===== Records supplied =====
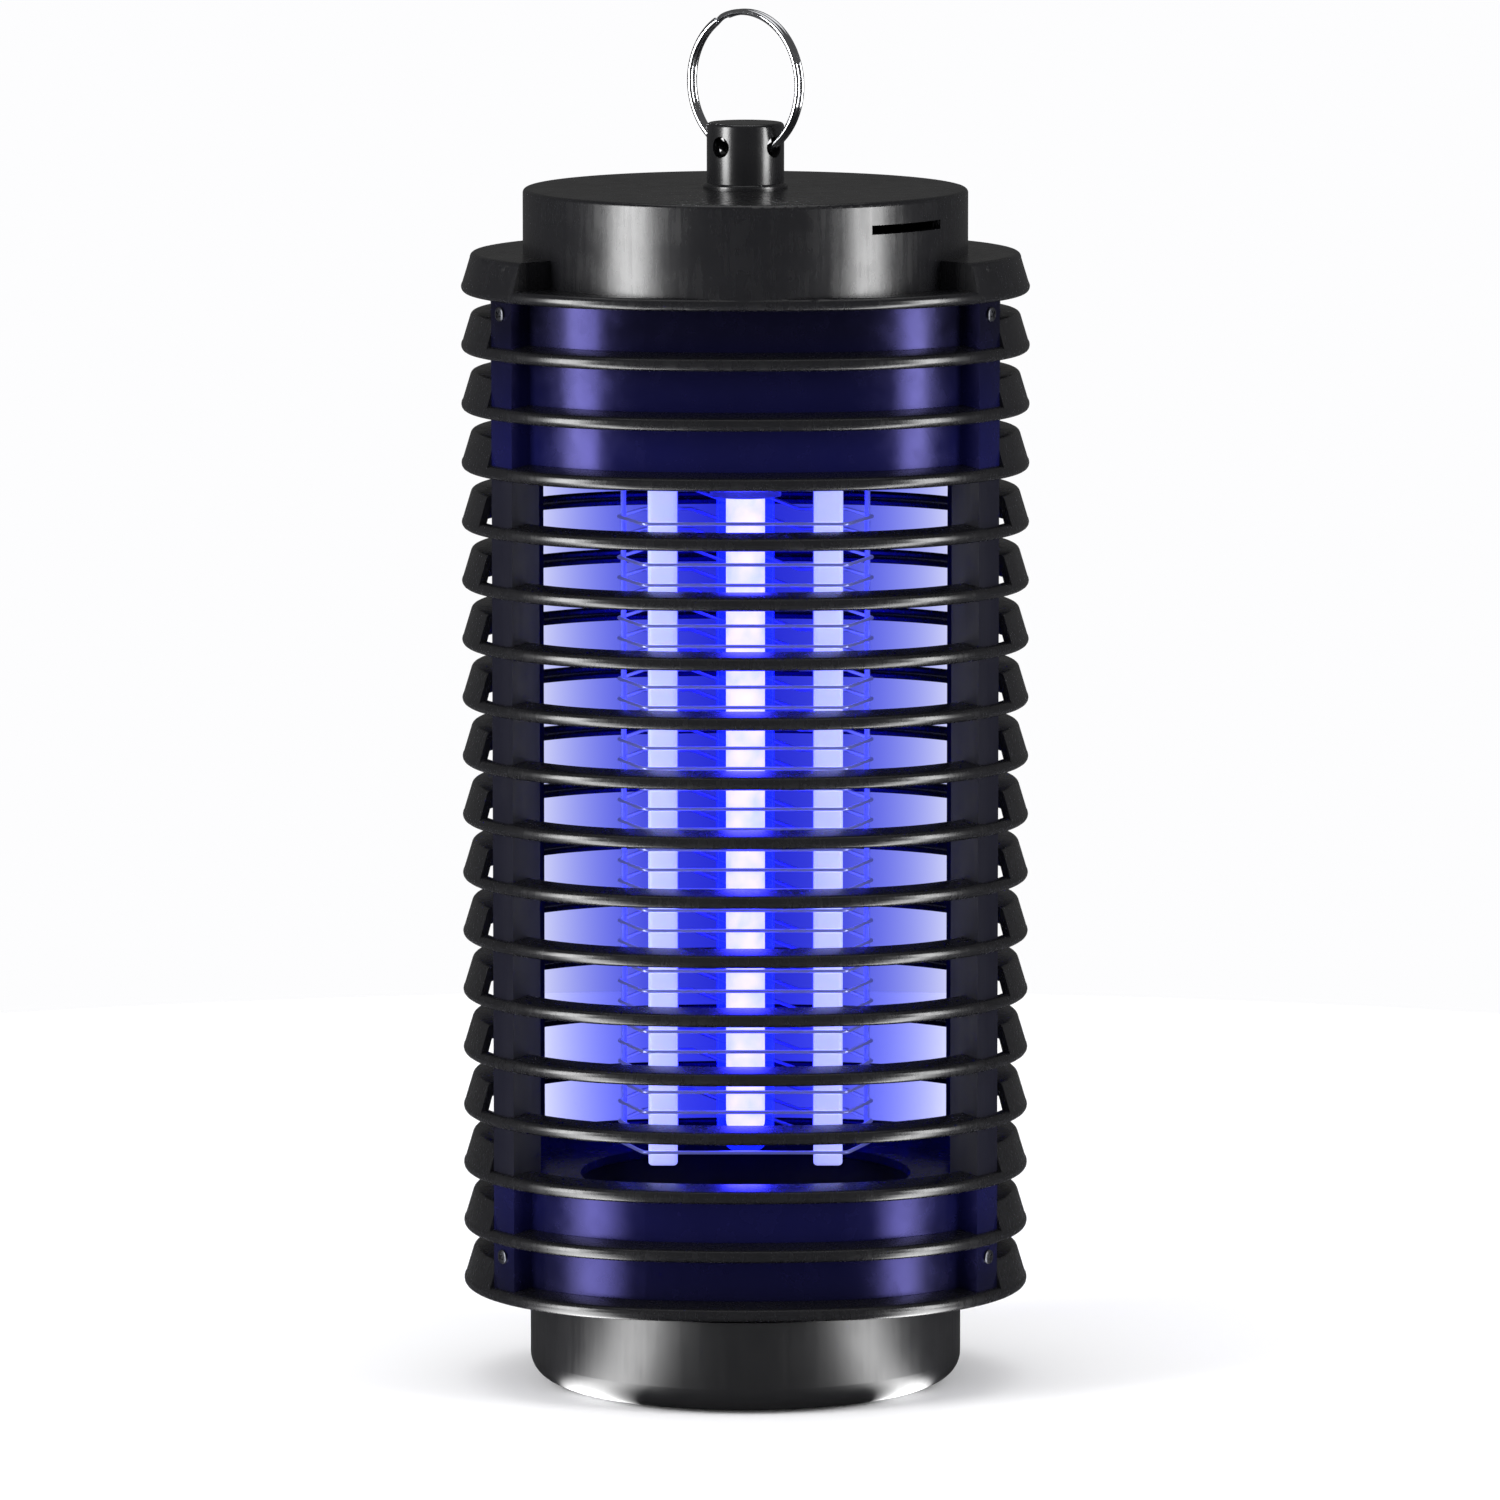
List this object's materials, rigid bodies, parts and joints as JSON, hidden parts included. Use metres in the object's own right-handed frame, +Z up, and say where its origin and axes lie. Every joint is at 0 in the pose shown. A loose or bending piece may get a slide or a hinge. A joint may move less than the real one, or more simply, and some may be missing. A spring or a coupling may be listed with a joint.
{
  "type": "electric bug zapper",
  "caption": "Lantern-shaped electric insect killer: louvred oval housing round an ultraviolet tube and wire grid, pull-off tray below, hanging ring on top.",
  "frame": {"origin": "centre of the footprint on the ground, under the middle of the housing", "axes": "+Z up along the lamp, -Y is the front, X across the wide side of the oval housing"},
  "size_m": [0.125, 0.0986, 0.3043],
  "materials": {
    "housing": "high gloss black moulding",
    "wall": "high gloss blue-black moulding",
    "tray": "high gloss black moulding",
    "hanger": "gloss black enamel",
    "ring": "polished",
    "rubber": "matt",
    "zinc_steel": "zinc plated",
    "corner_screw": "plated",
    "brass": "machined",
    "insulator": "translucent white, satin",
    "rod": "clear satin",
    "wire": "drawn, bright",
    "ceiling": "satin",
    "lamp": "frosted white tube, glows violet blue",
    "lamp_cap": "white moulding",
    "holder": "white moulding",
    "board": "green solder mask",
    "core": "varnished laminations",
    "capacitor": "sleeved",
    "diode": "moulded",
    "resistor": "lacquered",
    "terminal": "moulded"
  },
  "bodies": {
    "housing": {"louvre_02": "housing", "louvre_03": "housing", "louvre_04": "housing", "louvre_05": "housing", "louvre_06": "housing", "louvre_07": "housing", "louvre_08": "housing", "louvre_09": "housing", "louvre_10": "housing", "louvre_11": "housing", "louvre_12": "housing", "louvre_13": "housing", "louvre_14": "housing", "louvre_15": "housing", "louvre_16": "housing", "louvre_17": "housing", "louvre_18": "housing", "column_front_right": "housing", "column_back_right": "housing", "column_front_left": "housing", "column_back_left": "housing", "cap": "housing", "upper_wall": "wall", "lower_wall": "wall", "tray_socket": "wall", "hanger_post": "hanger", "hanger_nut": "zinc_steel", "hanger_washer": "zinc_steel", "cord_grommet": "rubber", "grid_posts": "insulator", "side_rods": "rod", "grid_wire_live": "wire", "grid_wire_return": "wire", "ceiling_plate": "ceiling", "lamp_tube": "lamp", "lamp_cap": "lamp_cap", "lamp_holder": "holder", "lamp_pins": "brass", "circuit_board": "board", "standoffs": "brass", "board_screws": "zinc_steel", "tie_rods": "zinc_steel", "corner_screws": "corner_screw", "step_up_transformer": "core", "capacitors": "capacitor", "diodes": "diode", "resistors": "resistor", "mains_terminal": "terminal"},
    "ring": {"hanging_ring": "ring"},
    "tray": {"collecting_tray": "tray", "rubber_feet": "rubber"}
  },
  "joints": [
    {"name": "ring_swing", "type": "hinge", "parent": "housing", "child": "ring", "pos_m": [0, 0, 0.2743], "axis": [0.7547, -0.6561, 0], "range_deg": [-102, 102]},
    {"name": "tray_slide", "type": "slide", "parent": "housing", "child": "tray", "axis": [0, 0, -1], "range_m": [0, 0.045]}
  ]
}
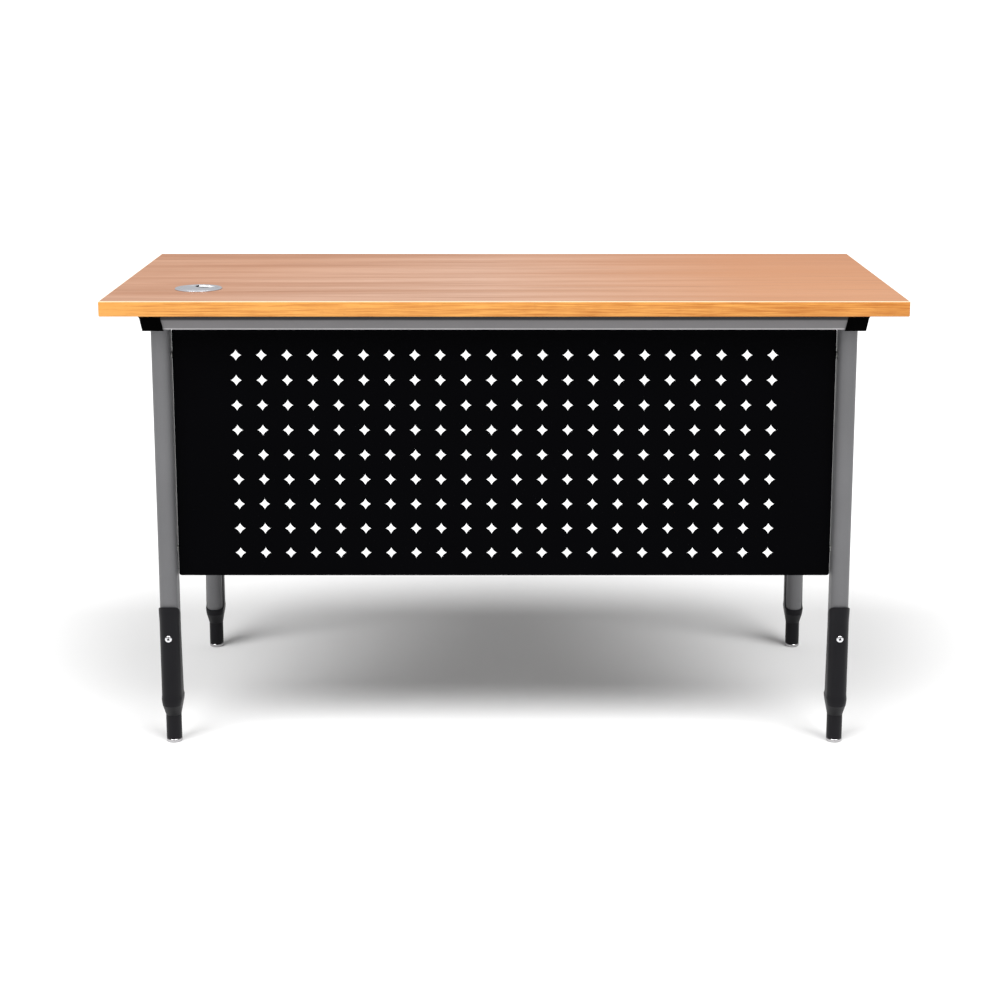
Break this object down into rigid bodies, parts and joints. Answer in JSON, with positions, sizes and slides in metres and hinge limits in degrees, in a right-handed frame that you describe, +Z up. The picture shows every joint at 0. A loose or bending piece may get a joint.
=====
> [Requirement]:
Using the records above, select and copy every line that has the word "materials".

> [Task output]:
List this object's materials, rigid bodies, parts and joints as JSON, hidden parts included. Use metres in the object's own right-handed frame, +Z up, and say where its origin and axes lie. Every joint is at 0 in the pose shown. A loose or bending piece may get a slide or a hinge. A joint may move less than the real one, or more simply, and some may be missing. A spring or a coupling may be listed with a joint.
  "materials": {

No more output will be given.